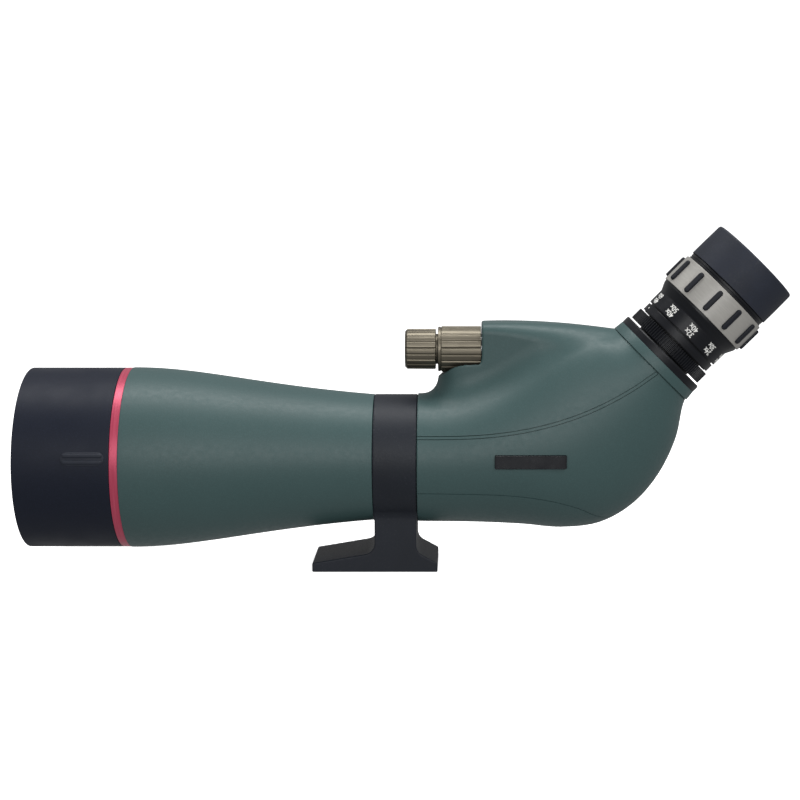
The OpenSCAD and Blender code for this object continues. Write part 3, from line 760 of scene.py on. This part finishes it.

*****

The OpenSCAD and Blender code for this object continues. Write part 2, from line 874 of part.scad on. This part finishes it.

*****

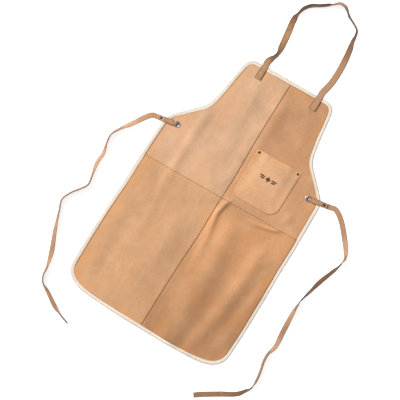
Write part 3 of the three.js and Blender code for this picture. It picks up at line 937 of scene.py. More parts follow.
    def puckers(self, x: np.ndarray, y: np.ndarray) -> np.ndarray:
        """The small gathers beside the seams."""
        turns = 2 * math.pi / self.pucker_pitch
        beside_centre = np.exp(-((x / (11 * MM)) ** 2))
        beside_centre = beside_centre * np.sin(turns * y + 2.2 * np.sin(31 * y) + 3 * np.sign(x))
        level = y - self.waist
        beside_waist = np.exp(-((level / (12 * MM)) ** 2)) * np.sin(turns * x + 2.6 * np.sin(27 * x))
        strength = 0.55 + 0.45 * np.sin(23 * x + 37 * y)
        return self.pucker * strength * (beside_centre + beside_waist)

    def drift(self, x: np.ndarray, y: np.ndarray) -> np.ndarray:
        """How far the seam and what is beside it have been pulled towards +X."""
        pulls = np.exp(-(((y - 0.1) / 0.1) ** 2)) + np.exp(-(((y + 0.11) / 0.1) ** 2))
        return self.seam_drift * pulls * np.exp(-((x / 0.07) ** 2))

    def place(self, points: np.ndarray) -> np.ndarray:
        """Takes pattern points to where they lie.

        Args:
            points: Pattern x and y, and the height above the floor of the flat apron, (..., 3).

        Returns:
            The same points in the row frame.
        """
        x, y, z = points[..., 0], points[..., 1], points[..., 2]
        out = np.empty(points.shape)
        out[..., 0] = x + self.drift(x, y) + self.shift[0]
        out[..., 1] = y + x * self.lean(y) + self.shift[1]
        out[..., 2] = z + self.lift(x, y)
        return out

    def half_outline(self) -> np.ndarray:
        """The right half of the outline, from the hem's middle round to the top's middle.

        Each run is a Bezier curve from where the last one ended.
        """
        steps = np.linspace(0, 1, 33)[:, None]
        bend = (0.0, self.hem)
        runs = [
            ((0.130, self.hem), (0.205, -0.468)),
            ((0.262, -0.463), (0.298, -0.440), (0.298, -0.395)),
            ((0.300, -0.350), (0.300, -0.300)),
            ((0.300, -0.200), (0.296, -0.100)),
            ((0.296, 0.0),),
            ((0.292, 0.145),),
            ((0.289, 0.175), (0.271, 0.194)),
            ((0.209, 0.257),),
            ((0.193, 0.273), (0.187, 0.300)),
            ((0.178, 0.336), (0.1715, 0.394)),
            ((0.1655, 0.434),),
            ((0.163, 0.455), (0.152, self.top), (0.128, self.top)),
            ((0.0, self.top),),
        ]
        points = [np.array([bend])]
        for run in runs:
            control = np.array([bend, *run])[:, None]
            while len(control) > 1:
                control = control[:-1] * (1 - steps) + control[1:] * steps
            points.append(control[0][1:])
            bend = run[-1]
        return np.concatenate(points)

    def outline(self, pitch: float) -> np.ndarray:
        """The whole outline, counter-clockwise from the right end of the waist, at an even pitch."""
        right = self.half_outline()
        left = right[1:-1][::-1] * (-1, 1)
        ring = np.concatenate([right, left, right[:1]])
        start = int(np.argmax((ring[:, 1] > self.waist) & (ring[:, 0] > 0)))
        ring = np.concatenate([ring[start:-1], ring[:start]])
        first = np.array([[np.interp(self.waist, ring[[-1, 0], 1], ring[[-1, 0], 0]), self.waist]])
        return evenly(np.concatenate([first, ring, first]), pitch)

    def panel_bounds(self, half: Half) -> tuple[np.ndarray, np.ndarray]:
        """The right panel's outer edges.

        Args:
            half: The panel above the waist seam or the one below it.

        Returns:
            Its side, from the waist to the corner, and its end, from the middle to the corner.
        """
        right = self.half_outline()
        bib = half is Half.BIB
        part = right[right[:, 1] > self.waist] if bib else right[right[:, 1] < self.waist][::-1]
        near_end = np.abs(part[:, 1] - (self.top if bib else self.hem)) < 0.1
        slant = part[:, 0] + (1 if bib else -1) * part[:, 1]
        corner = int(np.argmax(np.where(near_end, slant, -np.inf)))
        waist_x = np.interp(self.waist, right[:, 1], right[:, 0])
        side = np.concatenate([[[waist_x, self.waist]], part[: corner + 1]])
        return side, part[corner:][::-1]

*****

- Your instructions
Go through the material above and copy each line that has the word "object".

- Exercise answer
The OpenSCAD and Blender code for this object continues. Write part 3, from line 760 of scene.py on. This part finishes it.
The OpenSCAD and Blender code for this object continues. Write part 2, from line 874 of part.scad on. This part finishes it.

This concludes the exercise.